The various finishes within a given style all hover in the same ballpark sizewise; these are very specific measurements, but they are only a general guideline because there is slight, but discernable, variety from guide to guide, from batch to batch over the years. Below are measurements taken from one exemplar guide of each size/wire weight. For each triplet of specs, I’m giving length from toe tip to toe tip, then height from the bottom of the feet to the top of the loop with both measurements rounded to the nearest 0.005″ increment, and finally there is the wire O.D. Worth noting: guides have a little “spring” to them…the length is measured with the least possible compression but loop height is measured with the feet compressed to the lower jaw of my dial caliper, i.e., with the feet flat, as they would be under pressure from a guide wrap.
TiCH Light Wire:
3/0 0.660″ x 0.205″ x 0.020″
2/0 0.695″ x 0.225″ x 0.020″
1/0 0.765″ x 0.265″ x 0.025″
1 0.805″ x 0.290″ x 0.025″
2 0.845″ x 0.305″ x 0.027″
3 0.870″ x 0.380″ x 0.028″
4 0.955″ x 0.395″ x 0.030″
TiCH Standard Wire:
3/0 not offered in standard wire
2/0 0.750″ x 0.220″ x 0.028″
1/0 0.800″ x 0.255″ x 0.028″
1 0.815″ x 0.295″ x 0.028″
2 0.870″ x 0.330″ x 0.035″
3 0.995″ x 0.375″ x 0.035″
4 1.065″ x 0.415″ x 0.039″
5 1.125″ x 0.455″ x 0.040″
6 1.230″ x 0.480″ x 0.047″
And guys/gals, I mean this in the nicest way: please don’t email me to let me know you bought a snake and the specs are slightly off from this chart. I know it. They’re little pieces of bent wire. If you can’t have the one you love, love the one you’re with. This isn’t particularly good advice with affairs of the human heart, but if you fall in love with some ideal spec from the chart above, yet your #4 standard wire snake arrives with a wire diameter of 0.040″….love the one you’re with. Or figure my caliper was off by a thou when I measured and your snake is the ideal snake.
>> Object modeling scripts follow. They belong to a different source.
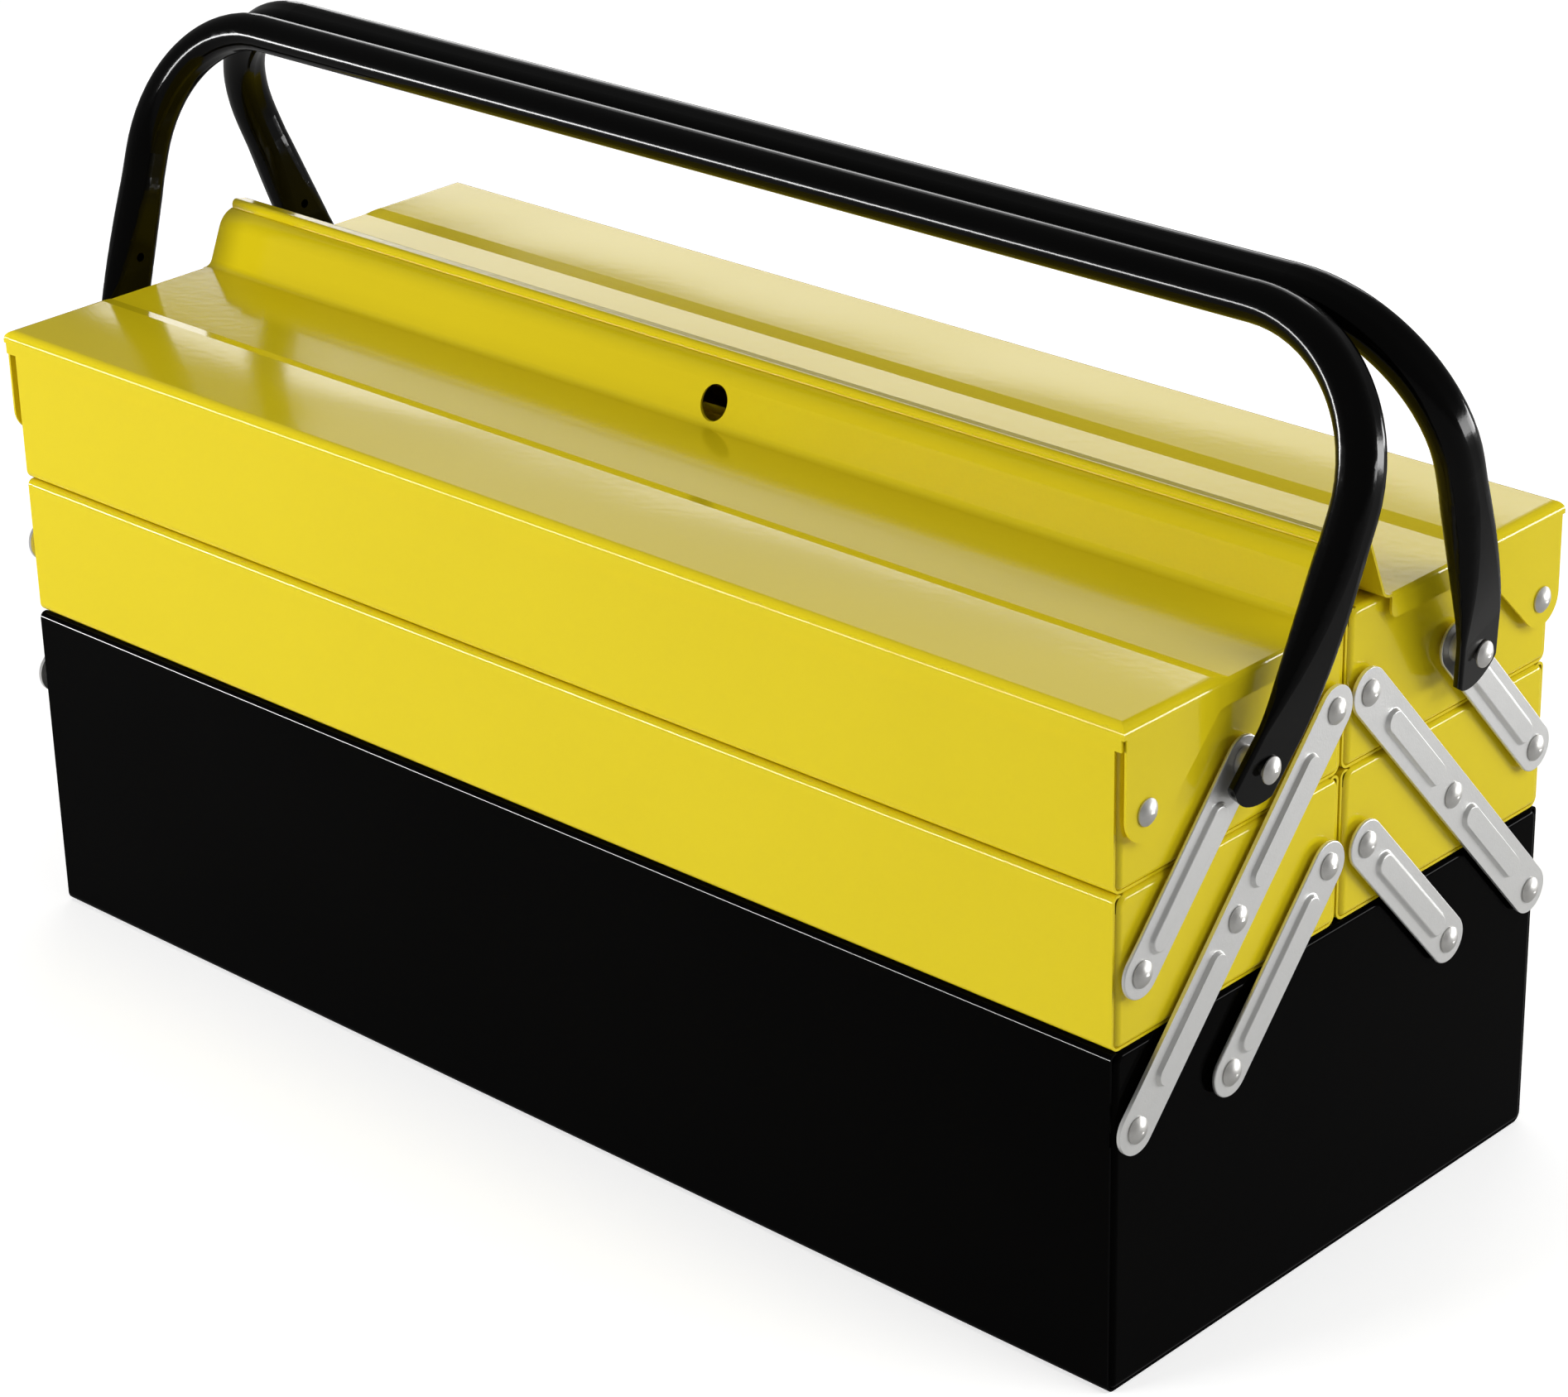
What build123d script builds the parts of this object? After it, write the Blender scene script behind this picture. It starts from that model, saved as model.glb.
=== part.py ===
from build123d import *
import os
from math import asin, atan2, cos, degrees, hypot, radians, sin, tan

# Cantilever tool box in millimetres: a base bin, two trays a side on parallel links,
# two lids that meet on a raised ridge, and two carrying handles.
# X runs along the box, +Z is up, and the origin is on the floor under its middle.
# Each piece is drawn for the rear right quarter, where u is +Y, and mirrored from there.

# Box and trays
body_length = 450.0
base_depth = 196.8
base_height = 106.0
lower_tray_height = 46.3
upper_tray_height = 47.8
tray_inset = 0.5
tray_split = 1.0
stack_gap = 0.3

# Sheet steel of the bins: one wrap for walls and floor, one pressed panel for each end
sheet = 0.8
seat_gap = 0.05
floor_bend = 3.0
rim_width = 4.2
rim_lip = 5.0
rim_bend = 2.0
panel_raise = 1.0
panel_depth = 9.0
panel_edge = 2.0
panel_corner = 3.5

# Pivot places, from the walls and rims that carry them
base_pivot_drop = 24.0
outer_pivot_inset = 7.1
inner_pivot_u = 7.7
pivot_trim = 1.1
lid_pivot_inset = 8.7
lid_pivot_drop = 25.1

# Rivets, and their clearances
shank_radius = 2.4
shank_gap = 0.02
pivot_gap = 0.08
open_pivot_gap = 0.15
axial_gap = 0.1
head_radius = 3.9
head_height = 1.9
head_edge = 0.4
tail_height = 1.2
collar_radius = 4.2
link_collar = 1.5
lid_collar = 2.0
spacer_radius = 4.5
spacer_height = 3.2

# Links: flat bars with a pressed rib
link_sheet = 1.2
link_width = 14.6
rib_width = 7.6
rib_raise = 1.3
rib_taper = 28.0
rib_from_end = 13.0
rib_from_middle = 9.6
rib_from_foot = 6.2
rib_from_tray = 8.6
rib_from_handle = 12.5

# Lids
lid_wall_gap = 0.2
lid_flange = 7.5
lid_end_flange = 7.8
lid_edge_bend = 2.8
lid_end_bend = 2.0
lid_slit = 0.1
step_height = 1.2
step_u = 58.0
step_run = 5.4
ear_radius = 8.5
ear_slope = 45.0
ear_corner = 3.0

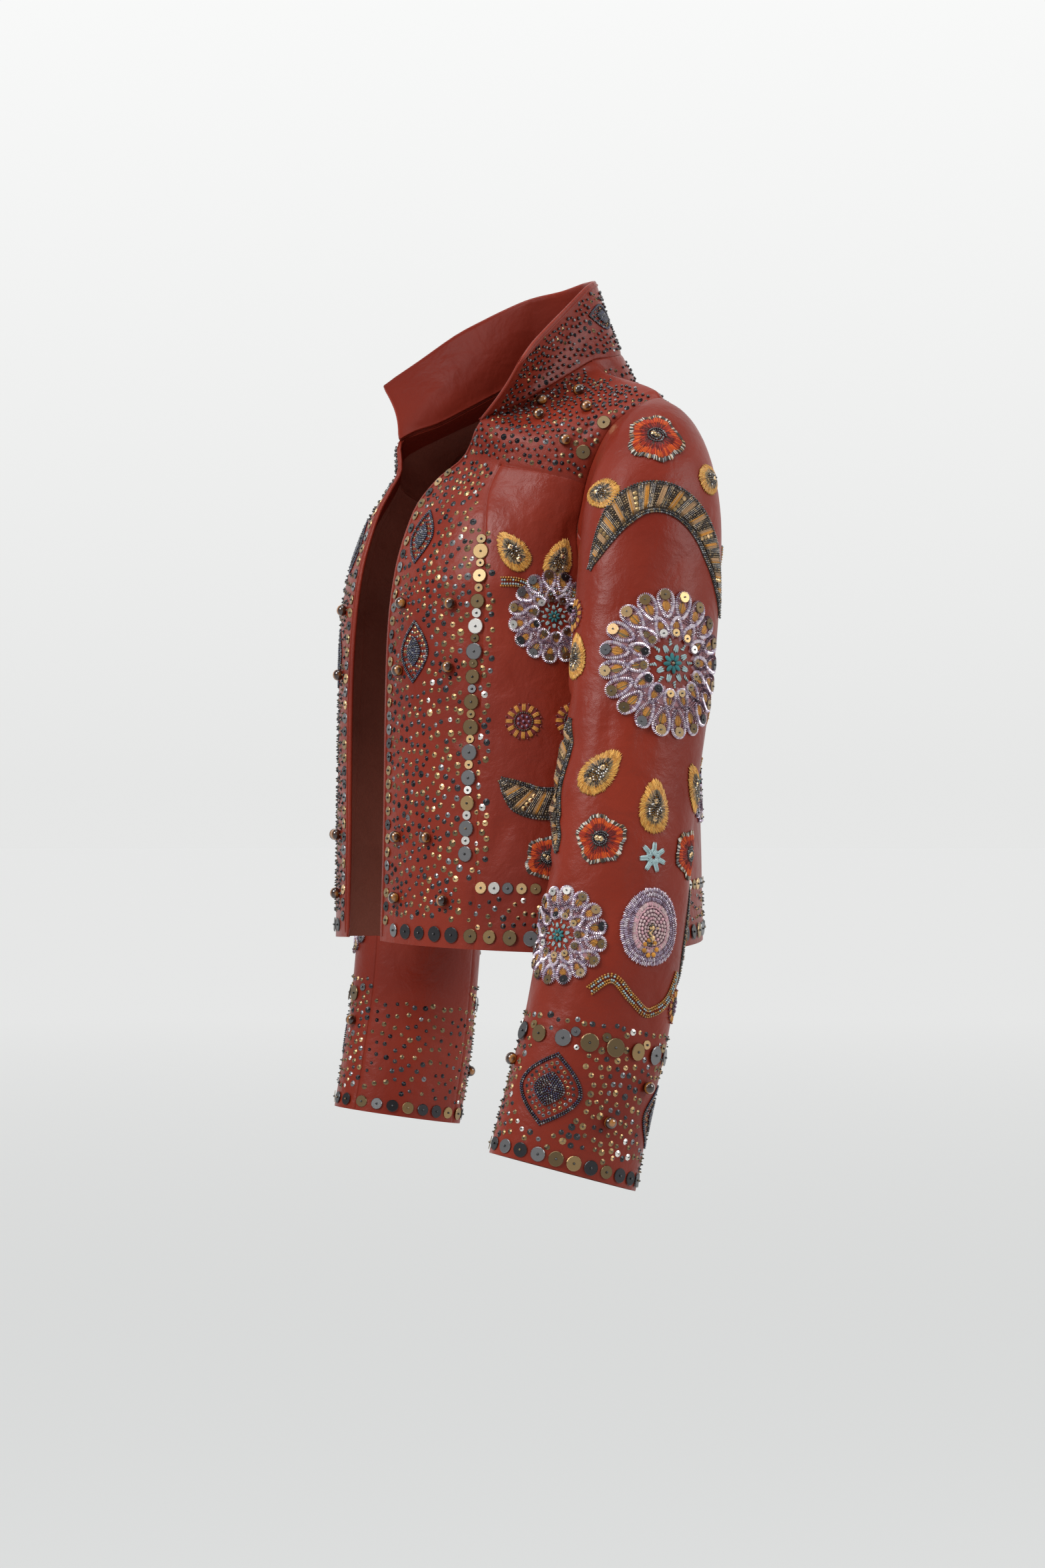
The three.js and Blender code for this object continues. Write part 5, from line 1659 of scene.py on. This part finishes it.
BACK_ROWS = [
    Row("back", ((0.42, 0.6), (0.42, 35.4)), 17.5, 12.5, DARK_PLATES),
    Row("back", ((0.42, 0.95), (0.42, 35.4)), 17.5, 7, PLATES),
    Row("back", ((1.95, 0.6), (1.95, 35.4)), 11.5, 9.5, PLATES),
    Row("back", ((16.1, 3), (16.1, 33)), 19, 9, DARK_PLATES),
]
Field = namedtuple("Field", "panel rows columns pitch wide palette")
BLACK_BEADS = ((JET, 3), (BLACKENED, 3), (GUNMETAL, 3), (PEWTER, 1))
SEQUINS_IN_BEADS = 0.3  # the share of the spots in a field of black beads
FRONT_FIELDS = [
    Field("front", (0.9, 16.0), (0.9, 3.4), 5.9, 4.9, DARK_CUPS),
    Field("front", (0.9, 16.0), (3.4, 5.3), 6.3, 5.1, BRIGHT_CUPS),
    Field("front", (2.2, 13.6), (4.9, 6.5), 5.8, 4.9, BRIGHT_CUPS),
    Field("front", (0.7, 1.8), (5.6, 11.7), 6.6, 4.6, BRIGHT_CUPS),
    Field("front", (16.2, 21.7), (0.4, 11.7), 4.9, 3.2, BLACK_BEADS),
    Field("front", (14.6, 16.0), (0.5, 5.6), 5.0, 3.4, BLACK_BEADS),
]
SLEEVE_FIELDS = [
    Field("sleeve", (26.9, 33.2), (4.15, 20.85), 5.9, 4.8, BRIGHT_CUPS),
    Field("sleeve", (28.2, 33.2), (21.2, 27.8), 7.6, 4.2, DARK_CUPS),
]
BACK_FIELDS = [
    Field("back", (16.4, 21.7), (0.6, 35.4), 6.2, 3.0, BLACK_BEADS),
    Field("back", (0.8, 1.8), (0.6, 35.4), 7.2, 4.2, BRIGHT_CUPS),
]
COLLAR_FIELDS = [Field("collar", (0.35, 4.5), (0.6, 21.4), 4.9, 3.2, BLACK_BEADS)]


def sew_rows(rows, prefix=""):
    for line in rows:
        panel = panels[prefix + line.panel]
        row, column = stretch(panel, line.ends, line.pitch)
        free = roomy(panel, panel.at(row, column), line.wide / 2 - 1)
        sequins(panel, row[free], column[free], line.wide, line.palette, plate=True)
        take(panel, row[free], column[free], line.wide / 2)


def sew_fields(fields, prefix=""):
    total = 0
    for field in fields:
        panel = panels[prefix + field.panel]
        row, column = spread(panel, field.rows, field.columns, field.pitch)
        wide = field.wide * rng.choice([0.82, 1.0, 1.2], len(row), p=[0.35, 0.45, 0.2])
        if field.palette is BLACK_BEADS:
            flat = rng.random(len(row)) < SEQUINS_IN_BEADS
            beads = wide[~flat, None] * (1, 1, 0.8)
            sew(panel, "glass", SEED, row[~flat], column[~flat], beads, shades(BLACK_BEADS, len(beads)), 0.9)
            sequins(panel, row[flat], column[flat], 1.4 * wide[flat], DARK_CUPS)
        else:
            sequins(panel, row, column, wide, field.palette)
        take(panel, row, column, wide / 2)
        total += len(row)
    return total


count = 0
for side in ("left_", "right_"):
    sew_rows(FRONT_ROWS + SLEEVE_ROWS, side)
    count += sew_fields(FRONT_FIELDS + SLEEVE_FIELDS, side)
sew_rows(BACK_ROWS)
count += sew_fields(BACK_FIELDS + COLLAR_FIELDS)
print(f"{count} sequins in the fields")

# %% [markdown]
# ## Finishes of the small things
#
# Sequins are metal-coated film, so they are metallic and fairly smooth. Pearly ones and glass beads
# keep their body colour under a clear coat. Silk is a soft sheen, and wool is matt with a fine fuzz
# that sheen imitates. The stones have brown and amber bands, which a wave texture draws.


# %% Materials
def shaded(name, **sockets):
    """A material whose colour comes from the copies' own attribute."""
    material, tree, shader = new_material(name, **sockets)
    colour = add_node(tree, "ShaderNodeVertexColor", layer_name="shade")
    link(tree, colour.outputs["Color"], shader.inputs["Base Color"])
    return material


finishes = {
    "metal": (shaded("sequin_metal", Metallic=1.0, Roughness=0.36), "sequins"),
    "pearl": (shaded("sequin_pearl", Metallic=0.35, Roughness=0.16, Coat_Weight=0.8, Coat_Roughness=0.08),
              "sequins"),
    "glass": (shaded("bead_glass", Metallic=0.25, Roughness=0.16, Coat_Weight=0.6, Coat_Roughness=0.06),
              "beadwork"),
    "silk": (shaded("silk_thread", Roughness=0.4, Sheen_Weight=0.15, Sheen_Roughness=0.3), "thread"),
    "wool": (shaded("wool_thread", Roughness=0.8, Specular_IOR_Level=0.25, Sheen_Weight=0.12), "thread"),
    "felt": (shaded("felt_pad", Roughness=0.95), "thread"),
}
agate, tree, shader = new_material("tiger_eye", Roughness=0.12, Coat_Weight=1.0, Coat_Roughness=0.03)
where = add_node(tree, "ShaderNodeTexCoord").outputs["Object"]
bands = add_node(tree, "ShaderNodeTexWave", Scale=60.0, Distortion=3.0, Detail=2.0)
ramp = add_node(tree, "ShaderNodeValToRGB")
ramp.color_ramp.elements[0].color = (0.016, 0.005, 0.002, 1)
ramp.color_ramp.elements[1].color = (0.36, 0.14, 0.022, 1)
ramp.color_ramp.elements.new(0.7).color = (0.07, 0.02, 0.005, 1)
link(tree, where, bands.inputs["Vector"])
link(tree, bands.outputs["Fac"], ramp.inputs["Fac"])
link(tree, ramp.outputs["Color"], shader.inputs["Base Color"])
finishes["stone"] = (agate, "beadwork")

# %% Joining
total = 0
for (panel_name, finish), contents in trays.items():
    material, slot = finishes[finish]
    total += contents.join(f"{panel_name}_{finish}", material, slot)
print(f"{len(trays)} joined pieces with {total} triangles")
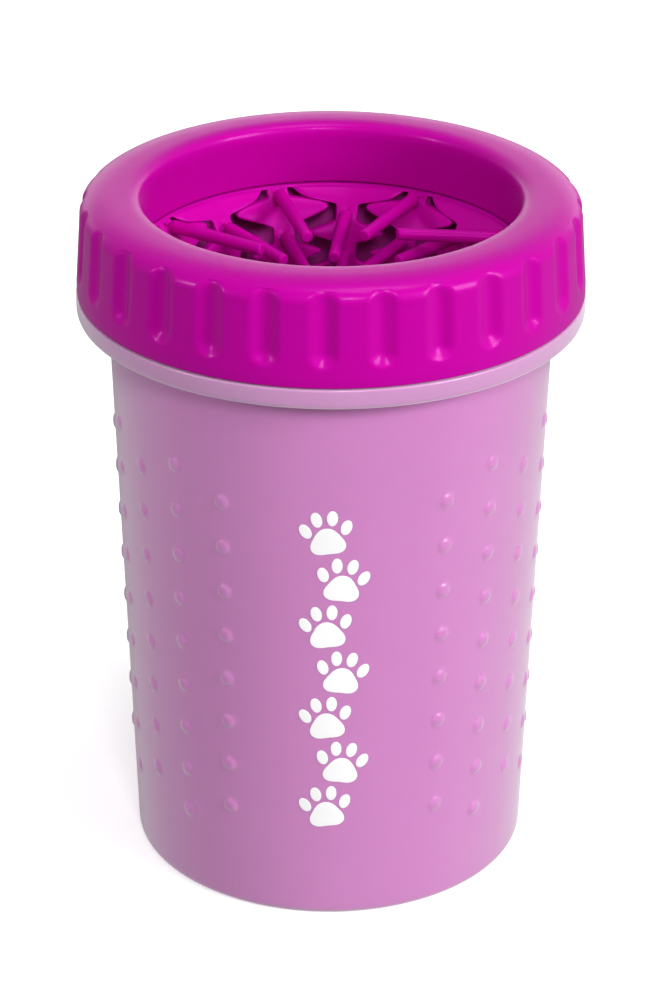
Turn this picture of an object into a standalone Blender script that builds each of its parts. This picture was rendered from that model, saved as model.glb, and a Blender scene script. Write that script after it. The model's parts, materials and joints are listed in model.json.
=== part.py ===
"""Paw washer cup: a studded tumbler, a screw lid in two shots, and a silicone bristle insert.

Units are metres, +Z is up and the front of the cup faces -Y. The origin is the centre of the base.
Sizes are written in millimetres and become metres where the meshes are made.
Angles are in degrees, counted counter-clockwise from +X as seen from above.
"""

import math

import bmesh
import bpy
from mathutils import Matrix
from mathutils import Vector

MM = 0.001
GAP = 0.3               # clearance between pieces that rest against each other
COLUMNS = 48            # facets round a turned piece
SHARP_ANGLE = 35

# Tumbler: a cone with a flange under the lid and a threaded neck.
BASE_RADIUS = 42.75
LEAN = 0.034            # radius gained by the wall for each millimetre of height
WALL = 2.0
FLOOR = 3.0
FOOT_RADIUS = 36.0      # inside of the ring that the cup stands on
FOOT_RECESS = 0.8
BASE_ROUND = 2.0
FLANGE_RADIUS = 53.6
FLANGE_LOW = 124.6
FLANGE_TOP = 129.0
FLANGE_FILLET = 1.5
NECK_RADIUS = 47.2
NECK_TOP = 139.8
EDGE = 0.5              # small broken edges

# Studs: columns of low studs, alternate columns half a pitch apart, none on the print panels.
STUD_STEP = 15
STUD_PITCH = 10.46
STUD_TOP_LONG = 103.2
STUD_TOP_SHORT = 98.1
STUDS_LONG = 9
STUDS_SHORT = 8
STUD_RADIUS = 1.75
STUD_HEIGHT = 0.5
PANEL_HALF = 20         # half width of the plain panels at the front and the back

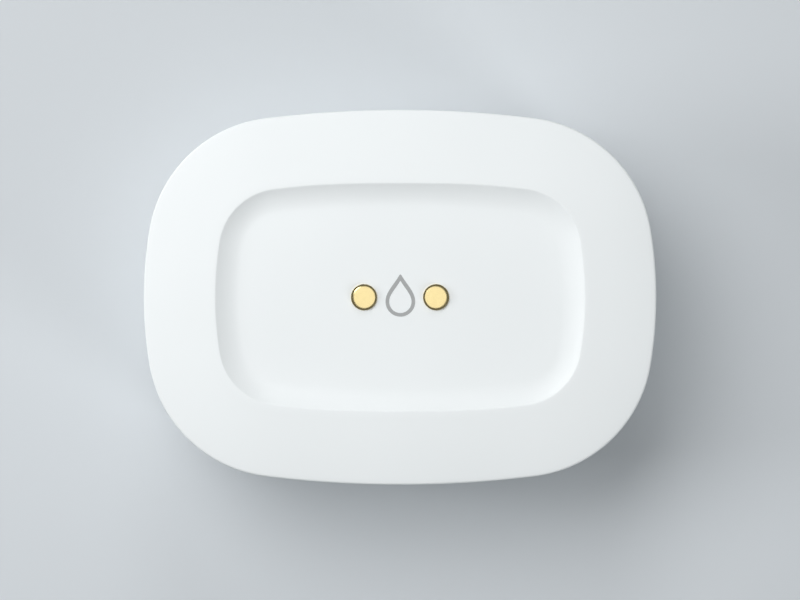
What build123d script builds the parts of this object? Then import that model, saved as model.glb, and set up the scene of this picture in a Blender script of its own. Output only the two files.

Now, if you ordered a #4 and I sent you a #3….a snake slithered into the wrong bin and I screwed up by not noticing while packing your order. It happens, rarely, but it happens. Shoot me an email. This is a problem I can fix.
Thanks for reading!
New Note 4/28/20…. Want to make your own snakes? We no longer sell Dave LeClair’s SnakeMaker(tm), but a client recently wrote asking for some guidance (apologies for the inevitable bad pun) on the material to make his own snakes. Here’s what I wrote on the subject:
What you’re looking for, at least what we used to sell, is Carbon Steel Music Wire, in whatever diameter(s) you want to make your snakes. One spool, in any given diameter, will probably be a lifetime supply. Here’s a link to the basic sort of thing you want to hunt down: https://www.mscdirect.com/product/details/00040295 . There are probably other sources than MSC which will offer more wire variety in terms of diameters and even other suitable materials.
Carbon steel rusts, so you need to blue the snakes after you make them, and you probably want to clear coat them…the bluing and clear coat will quickly wear away in the spots where the line makes contact, but the oxide finish and CC will help protect the rest of the guide. Not dissimilar to the old English Bronze guides that always wound up brightly polished at the point of line contact. With the steel snakes, you’ll also want to look into the hardening process….how hot, how long, quenching, and all that. If you don’t properly temper and harden the wire after forming light gauge snakes, they’ll deform. This is not my area of expertise, so you’d want to find some on-line resources that discuss how to spring temper little wire bits. I believe Kasenite was the product Dave LeClair recommended…it’s out of stock on MSC, but they offer Cherry Red as an alternative: https://www.mscdirect.com/product/details/77470417 .
There’s another wire idea for you…use brass wire, available from jewelry supply houses in many diameters; also from MSC in some diameters: https://www.mscdirect.com/product/details/31983075 . This is much softer than steel, so you’ll want to make a slightly heavier wire guide for any given guide size, but it’s lovely material to work with. Very easy to flatten the feet with an impact blow (Planishing Hammer, or even with a peening hammer and an anvil) or by slower and more controlled compression (Hydraulic Press, or in a shop vise), then you can shape the flattened feet with a diamond burr in a rotary tool and get perfect paddle-feet. The brass wire darkens beautifully with Oxph-Blue. These non-ferrous wires work harden as you shape the parts (the spooled wire is generally dead soft but then you’ll straighten it, cut it, twist it, trim to length, form the feet, trim the feet again, shape the feet, and polish), and you’d be using slightly heavier wire, so these can be used without tempering…they’ll never be as durable as steel guides, but millions of them were made and used so they certainly do the trick. If you polish in a vibratory tumbler, that can also be used to work harden the guides…pretty sure they sell specific media for work hardening.
Another link (never used these folks, but they seem to have a nice selection): https://www.rings-things.com/Products/Brass-Wire/ .
Nice thing about making your own guides is that you can control everything….loop size, loop height, foot length, foot design, twist direction – American or English, etc. An ideal set would move all specs incrementally upwards as the nominal guide sizes increased…larger wire diameter by one gauge (or one gauge for each two consecutive guide sizes), larger loop, taller & longer guide, etc.
Good luck & have fun!
Thus ends this ramble for the time being.